= TASK STATEMENT =
Return only what lies between the first line of the entries and the line containing "tie_bar_end = 15", both lines included.

[Entries from a dataset]
* BEGIN *
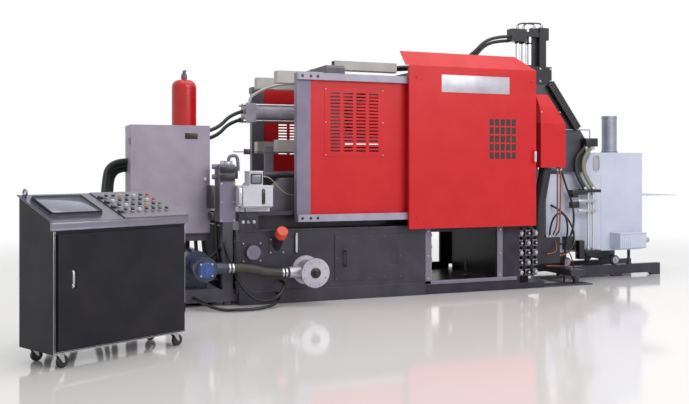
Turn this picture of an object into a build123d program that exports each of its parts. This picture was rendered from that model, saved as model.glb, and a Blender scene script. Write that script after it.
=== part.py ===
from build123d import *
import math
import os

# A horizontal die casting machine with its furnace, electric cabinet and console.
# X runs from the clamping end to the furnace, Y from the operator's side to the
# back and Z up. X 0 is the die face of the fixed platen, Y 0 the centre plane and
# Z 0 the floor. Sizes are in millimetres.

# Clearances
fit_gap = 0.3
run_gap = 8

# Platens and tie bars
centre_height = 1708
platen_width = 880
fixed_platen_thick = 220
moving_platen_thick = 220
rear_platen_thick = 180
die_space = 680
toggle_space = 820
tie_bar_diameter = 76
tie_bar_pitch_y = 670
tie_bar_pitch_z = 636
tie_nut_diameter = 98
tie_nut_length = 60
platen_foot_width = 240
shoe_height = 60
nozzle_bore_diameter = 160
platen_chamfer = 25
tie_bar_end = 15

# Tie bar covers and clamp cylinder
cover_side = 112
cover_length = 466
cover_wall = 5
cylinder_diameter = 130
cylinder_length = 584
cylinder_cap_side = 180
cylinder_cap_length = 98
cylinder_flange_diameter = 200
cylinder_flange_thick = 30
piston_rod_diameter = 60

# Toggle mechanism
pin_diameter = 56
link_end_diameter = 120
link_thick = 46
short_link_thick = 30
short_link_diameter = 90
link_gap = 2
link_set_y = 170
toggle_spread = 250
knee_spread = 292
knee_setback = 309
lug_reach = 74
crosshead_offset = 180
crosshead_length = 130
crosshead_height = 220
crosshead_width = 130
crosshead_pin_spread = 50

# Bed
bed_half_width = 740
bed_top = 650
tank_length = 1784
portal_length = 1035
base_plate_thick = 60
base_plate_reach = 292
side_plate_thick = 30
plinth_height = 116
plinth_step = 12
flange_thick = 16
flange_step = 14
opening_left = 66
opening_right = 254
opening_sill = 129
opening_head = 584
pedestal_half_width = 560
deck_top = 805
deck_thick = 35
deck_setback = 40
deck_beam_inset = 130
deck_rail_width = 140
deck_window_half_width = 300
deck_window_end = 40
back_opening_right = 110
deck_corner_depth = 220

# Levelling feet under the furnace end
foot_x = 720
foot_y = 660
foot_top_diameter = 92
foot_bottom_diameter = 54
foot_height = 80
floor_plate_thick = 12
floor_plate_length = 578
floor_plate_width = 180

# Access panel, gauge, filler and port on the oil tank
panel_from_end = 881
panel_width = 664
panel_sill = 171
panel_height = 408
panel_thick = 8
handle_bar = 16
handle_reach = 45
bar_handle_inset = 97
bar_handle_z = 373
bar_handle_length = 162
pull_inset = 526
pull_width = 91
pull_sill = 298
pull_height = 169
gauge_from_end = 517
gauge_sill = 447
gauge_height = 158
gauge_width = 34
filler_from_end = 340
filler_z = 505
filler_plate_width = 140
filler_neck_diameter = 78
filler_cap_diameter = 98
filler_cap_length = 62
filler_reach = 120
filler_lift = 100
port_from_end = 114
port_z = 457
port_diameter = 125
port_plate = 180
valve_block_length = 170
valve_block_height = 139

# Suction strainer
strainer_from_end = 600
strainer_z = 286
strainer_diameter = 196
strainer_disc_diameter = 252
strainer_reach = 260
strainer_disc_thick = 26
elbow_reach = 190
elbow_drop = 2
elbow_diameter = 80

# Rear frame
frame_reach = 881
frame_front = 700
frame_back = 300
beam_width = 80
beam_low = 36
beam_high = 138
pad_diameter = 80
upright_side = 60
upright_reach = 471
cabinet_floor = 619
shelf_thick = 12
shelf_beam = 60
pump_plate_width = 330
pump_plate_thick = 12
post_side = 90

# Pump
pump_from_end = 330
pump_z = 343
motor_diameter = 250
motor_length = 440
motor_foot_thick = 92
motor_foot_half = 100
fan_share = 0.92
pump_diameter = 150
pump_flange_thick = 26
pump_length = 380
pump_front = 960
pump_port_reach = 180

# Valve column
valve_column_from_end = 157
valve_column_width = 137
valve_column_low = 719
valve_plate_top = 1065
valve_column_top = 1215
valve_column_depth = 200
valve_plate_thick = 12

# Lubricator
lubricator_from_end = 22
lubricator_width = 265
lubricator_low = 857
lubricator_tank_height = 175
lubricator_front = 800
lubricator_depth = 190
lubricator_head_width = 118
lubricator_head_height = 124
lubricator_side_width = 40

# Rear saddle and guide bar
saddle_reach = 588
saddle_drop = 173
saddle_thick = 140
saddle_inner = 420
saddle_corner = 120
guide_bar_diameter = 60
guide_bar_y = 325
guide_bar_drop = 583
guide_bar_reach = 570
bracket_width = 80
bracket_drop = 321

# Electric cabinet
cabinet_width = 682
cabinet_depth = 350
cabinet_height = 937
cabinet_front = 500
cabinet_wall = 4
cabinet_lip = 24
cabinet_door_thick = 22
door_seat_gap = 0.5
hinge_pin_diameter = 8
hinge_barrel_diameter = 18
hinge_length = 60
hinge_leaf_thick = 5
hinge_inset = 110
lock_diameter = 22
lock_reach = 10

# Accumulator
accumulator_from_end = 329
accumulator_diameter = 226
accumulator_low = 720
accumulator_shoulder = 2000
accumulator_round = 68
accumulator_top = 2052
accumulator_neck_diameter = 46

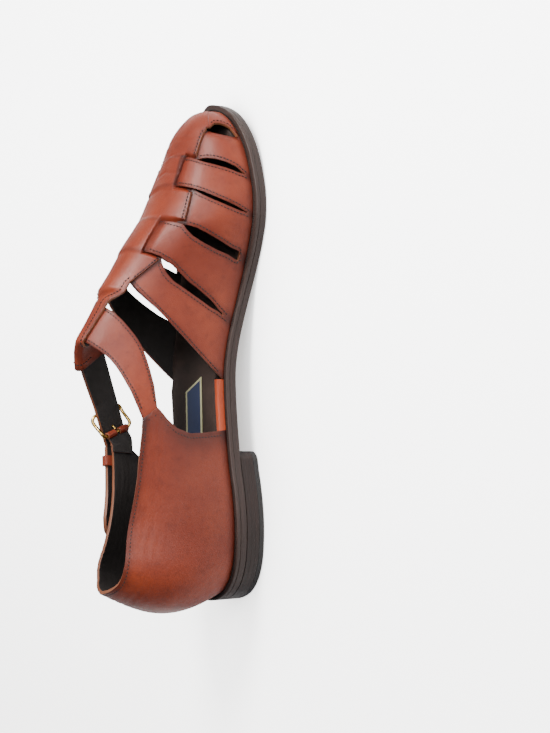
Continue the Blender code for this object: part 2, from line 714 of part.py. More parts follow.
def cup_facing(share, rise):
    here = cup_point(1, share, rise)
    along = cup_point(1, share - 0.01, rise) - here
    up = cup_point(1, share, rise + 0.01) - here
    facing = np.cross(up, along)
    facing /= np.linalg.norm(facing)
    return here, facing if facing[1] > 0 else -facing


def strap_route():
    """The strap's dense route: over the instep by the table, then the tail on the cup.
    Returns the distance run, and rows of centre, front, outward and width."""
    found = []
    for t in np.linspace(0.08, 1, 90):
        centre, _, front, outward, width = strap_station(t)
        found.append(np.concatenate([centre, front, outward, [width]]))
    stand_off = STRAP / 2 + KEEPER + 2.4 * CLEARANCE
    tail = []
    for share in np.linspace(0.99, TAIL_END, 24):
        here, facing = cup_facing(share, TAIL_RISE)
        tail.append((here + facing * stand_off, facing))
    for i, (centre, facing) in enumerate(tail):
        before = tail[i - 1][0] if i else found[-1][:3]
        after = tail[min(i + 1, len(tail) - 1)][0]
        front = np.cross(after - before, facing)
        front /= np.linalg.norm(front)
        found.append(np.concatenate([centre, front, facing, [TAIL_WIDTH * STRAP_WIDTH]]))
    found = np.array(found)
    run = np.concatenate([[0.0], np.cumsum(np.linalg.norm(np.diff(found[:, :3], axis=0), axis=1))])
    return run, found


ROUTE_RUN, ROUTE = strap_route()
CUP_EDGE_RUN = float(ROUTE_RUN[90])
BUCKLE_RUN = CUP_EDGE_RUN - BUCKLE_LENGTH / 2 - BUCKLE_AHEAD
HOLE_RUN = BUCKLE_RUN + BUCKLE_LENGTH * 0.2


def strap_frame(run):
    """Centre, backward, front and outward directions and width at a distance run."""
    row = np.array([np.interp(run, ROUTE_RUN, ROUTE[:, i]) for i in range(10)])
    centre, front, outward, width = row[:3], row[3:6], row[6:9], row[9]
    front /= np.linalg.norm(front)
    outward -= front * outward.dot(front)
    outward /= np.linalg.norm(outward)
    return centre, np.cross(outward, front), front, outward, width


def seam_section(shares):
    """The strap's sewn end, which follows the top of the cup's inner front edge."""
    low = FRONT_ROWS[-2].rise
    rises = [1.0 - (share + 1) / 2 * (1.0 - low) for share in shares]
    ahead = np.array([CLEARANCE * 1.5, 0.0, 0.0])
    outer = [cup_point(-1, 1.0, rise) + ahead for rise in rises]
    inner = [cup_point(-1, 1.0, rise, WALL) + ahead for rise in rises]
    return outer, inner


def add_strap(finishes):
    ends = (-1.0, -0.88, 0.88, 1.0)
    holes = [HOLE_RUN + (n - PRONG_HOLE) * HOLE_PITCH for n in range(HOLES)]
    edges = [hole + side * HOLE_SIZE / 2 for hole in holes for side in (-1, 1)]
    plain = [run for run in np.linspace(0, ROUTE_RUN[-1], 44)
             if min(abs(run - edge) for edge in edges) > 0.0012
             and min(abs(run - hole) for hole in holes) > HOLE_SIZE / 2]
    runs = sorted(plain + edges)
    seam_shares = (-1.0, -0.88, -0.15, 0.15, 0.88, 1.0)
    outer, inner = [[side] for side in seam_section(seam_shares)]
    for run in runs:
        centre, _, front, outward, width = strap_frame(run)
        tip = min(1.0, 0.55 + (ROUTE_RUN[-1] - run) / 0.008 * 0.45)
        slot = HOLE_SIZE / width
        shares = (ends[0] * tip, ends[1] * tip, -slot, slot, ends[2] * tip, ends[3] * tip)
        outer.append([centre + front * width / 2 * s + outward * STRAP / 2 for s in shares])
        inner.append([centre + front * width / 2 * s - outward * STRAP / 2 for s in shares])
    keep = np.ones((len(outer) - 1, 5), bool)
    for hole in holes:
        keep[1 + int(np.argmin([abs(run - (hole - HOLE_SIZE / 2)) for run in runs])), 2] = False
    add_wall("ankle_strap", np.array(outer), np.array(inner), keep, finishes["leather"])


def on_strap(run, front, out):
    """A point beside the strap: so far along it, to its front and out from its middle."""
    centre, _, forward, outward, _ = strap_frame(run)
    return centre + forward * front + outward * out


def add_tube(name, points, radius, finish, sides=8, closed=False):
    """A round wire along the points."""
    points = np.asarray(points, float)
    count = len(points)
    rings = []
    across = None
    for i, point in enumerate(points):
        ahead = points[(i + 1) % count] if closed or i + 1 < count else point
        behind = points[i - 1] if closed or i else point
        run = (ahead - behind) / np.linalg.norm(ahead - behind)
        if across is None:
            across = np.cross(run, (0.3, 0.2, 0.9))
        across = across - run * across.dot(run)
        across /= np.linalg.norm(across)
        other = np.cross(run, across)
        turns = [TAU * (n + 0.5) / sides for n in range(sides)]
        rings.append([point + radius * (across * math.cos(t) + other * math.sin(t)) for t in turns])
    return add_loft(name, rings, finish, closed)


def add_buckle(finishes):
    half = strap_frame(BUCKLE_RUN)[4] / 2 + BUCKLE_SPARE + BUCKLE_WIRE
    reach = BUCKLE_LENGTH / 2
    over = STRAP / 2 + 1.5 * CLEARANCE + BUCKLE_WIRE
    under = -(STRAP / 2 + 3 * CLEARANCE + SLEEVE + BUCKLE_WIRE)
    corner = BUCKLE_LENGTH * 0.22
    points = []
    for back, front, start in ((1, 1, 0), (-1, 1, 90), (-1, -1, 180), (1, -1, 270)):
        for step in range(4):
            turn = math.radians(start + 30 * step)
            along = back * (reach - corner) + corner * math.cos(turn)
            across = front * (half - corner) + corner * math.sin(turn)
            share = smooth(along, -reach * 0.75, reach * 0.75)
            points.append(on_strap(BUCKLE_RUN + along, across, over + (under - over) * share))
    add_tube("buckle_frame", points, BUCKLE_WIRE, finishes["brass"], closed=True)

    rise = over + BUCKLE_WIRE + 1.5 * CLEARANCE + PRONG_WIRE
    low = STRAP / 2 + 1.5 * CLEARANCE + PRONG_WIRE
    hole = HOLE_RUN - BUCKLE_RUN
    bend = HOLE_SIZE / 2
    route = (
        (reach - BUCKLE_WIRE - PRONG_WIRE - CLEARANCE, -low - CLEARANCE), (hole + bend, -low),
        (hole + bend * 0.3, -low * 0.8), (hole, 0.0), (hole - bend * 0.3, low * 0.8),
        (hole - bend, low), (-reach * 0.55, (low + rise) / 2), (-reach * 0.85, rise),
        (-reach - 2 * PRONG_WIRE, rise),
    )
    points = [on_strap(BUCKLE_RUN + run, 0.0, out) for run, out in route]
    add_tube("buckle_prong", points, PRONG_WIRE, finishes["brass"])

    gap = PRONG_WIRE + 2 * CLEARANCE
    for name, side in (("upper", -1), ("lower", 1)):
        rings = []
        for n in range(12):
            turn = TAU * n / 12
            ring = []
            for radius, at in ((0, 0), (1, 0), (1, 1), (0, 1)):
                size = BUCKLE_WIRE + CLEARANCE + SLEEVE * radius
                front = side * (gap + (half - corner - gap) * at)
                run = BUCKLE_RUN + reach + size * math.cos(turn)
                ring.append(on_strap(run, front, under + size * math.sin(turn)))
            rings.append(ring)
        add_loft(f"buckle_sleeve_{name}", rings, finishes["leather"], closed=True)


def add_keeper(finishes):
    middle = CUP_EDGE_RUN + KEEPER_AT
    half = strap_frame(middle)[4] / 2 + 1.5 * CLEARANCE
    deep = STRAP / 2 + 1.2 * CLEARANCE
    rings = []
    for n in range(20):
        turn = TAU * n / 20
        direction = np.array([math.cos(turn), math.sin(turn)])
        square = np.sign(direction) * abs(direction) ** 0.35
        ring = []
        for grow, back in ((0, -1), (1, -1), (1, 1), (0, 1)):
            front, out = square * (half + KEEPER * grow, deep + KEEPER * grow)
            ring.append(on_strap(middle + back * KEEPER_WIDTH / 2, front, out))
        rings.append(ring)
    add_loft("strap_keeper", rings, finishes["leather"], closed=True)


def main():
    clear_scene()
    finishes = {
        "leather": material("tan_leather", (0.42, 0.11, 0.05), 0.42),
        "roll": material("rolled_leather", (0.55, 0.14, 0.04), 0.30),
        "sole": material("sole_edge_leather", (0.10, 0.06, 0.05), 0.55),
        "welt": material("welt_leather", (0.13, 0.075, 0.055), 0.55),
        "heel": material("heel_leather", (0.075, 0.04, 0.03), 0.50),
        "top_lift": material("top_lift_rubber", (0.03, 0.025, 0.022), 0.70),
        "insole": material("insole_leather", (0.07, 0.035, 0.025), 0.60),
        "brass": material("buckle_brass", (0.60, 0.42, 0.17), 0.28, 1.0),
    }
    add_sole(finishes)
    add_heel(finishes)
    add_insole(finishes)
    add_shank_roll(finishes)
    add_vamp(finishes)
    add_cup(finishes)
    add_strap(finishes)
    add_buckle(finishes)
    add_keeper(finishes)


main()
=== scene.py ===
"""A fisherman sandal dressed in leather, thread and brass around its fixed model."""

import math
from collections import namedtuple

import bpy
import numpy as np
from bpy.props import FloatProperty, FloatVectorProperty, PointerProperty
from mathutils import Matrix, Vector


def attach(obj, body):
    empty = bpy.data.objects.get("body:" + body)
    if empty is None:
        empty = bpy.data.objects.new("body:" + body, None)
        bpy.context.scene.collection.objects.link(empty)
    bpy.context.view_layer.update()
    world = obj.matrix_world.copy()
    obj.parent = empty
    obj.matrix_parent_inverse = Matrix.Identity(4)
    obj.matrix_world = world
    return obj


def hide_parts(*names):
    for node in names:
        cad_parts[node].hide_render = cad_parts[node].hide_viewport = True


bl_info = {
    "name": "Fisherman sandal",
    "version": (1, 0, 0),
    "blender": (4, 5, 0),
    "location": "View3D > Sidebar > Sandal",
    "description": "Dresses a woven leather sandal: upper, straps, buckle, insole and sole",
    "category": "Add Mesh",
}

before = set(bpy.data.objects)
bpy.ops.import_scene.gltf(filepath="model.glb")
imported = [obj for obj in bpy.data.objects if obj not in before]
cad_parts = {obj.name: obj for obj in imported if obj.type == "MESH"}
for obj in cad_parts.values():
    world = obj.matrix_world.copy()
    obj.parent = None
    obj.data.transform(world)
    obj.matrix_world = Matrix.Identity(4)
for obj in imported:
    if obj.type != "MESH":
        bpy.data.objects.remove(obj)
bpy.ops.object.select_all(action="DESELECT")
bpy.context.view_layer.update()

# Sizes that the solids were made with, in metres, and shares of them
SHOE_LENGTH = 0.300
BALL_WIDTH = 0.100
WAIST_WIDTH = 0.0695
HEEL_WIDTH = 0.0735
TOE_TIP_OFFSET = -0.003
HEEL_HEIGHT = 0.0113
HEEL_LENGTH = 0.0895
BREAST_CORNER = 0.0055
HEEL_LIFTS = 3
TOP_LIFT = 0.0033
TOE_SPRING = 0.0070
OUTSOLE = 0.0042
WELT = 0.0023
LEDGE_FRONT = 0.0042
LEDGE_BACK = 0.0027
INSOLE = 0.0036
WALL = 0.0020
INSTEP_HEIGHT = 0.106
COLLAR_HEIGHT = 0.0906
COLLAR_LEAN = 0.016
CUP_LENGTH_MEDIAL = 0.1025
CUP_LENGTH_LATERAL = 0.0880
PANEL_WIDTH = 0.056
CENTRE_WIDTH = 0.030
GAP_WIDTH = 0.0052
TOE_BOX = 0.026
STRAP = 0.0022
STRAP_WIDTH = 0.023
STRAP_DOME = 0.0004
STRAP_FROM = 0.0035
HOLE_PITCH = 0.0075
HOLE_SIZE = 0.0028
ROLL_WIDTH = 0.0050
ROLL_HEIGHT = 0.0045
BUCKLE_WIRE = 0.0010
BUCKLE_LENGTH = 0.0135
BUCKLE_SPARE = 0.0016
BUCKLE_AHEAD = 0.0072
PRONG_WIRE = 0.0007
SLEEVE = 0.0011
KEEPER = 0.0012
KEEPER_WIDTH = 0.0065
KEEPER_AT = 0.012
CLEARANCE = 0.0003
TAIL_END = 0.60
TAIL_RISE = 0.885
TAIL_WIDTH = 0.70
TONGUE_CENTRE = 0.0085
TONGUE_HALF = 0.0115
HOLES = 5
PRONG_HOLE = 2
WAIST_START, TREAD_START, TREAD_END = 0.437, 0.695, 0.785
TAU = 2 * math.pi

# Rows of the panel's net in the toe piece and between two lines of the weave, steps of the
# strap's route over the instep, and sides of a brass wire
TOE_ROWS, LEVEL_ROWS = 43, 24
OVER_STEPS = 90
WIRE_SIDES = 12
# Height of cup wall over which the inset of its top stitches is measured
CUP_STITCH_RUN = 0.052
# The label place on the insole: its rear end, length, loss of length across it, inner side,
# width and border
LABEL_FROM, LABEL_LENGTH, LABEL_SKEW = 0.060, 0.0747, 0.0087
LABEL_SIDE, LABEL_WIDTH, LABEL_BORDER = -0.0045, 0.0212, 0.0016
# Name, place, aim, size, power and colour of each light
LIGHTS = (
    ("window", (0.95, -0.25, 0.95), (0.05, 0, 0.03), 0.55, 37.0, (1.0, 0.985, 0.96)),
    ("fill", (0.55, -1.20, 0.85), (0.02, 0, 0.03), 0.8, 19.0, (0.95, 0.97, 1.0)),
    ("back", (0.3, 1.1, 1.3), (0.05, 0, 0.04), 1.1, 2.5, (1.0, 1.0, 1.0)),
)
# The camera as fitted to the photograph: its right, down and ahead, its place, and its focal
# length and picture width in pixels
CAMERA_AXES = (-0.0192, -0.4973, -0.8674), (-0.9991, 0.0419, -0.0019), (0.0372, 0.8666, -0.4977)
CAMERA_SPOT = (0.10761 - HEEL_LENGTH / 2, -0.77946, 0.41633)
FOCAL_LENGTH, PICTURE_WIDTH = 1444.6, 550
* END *
= COMPLETED EXERCISE =
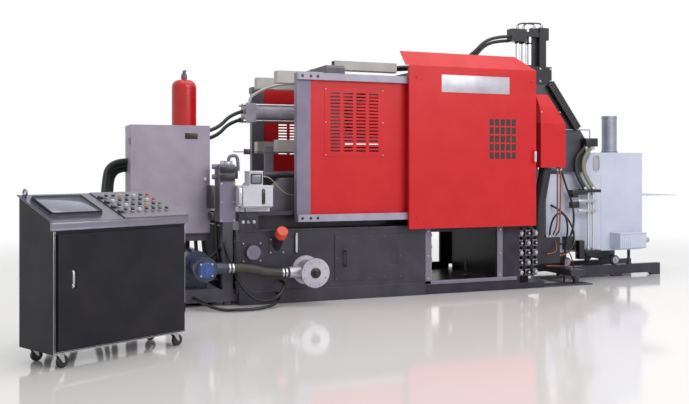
Turn this picture of an object into a build123d program that exports each of its parts. This picture was rendered from that model, saved as model.glb, and a Blender scene script. Write that script after it.
=== part.py ===
from build123d import *
import math
import os

# A horizontal die casting machine with its furnace, electric cabinet and console.
# X runs from the clamping end to the furnace, Y from the operator's side to the
# back and Z up. X 0 is the die face of the fixed platen, Y 0 the centre plane and
# Z 0 the floor. Sizes are in millimetres.

# Clearances
fit_gap = 0.3
run_gap = 8

# Platens and tie bars
centre_height = 1708
platen_width = 880
fixed_platen_thick = 220
moving_platen_thick = 220
rear_platen_thick = 180
die_space = 680
toggle_space = 820
tie_bar_diameter = 76
tie_bar_pitch_y = 670
tie_bar_pitch_z = 636
tie_nut_diameter = 98
tie_nut_length = 60
platen_foot_width = 240
shoe_height = 60
nozzle_bore_diameter = 160
platen_chamfer = 25
tie_bar_end = 15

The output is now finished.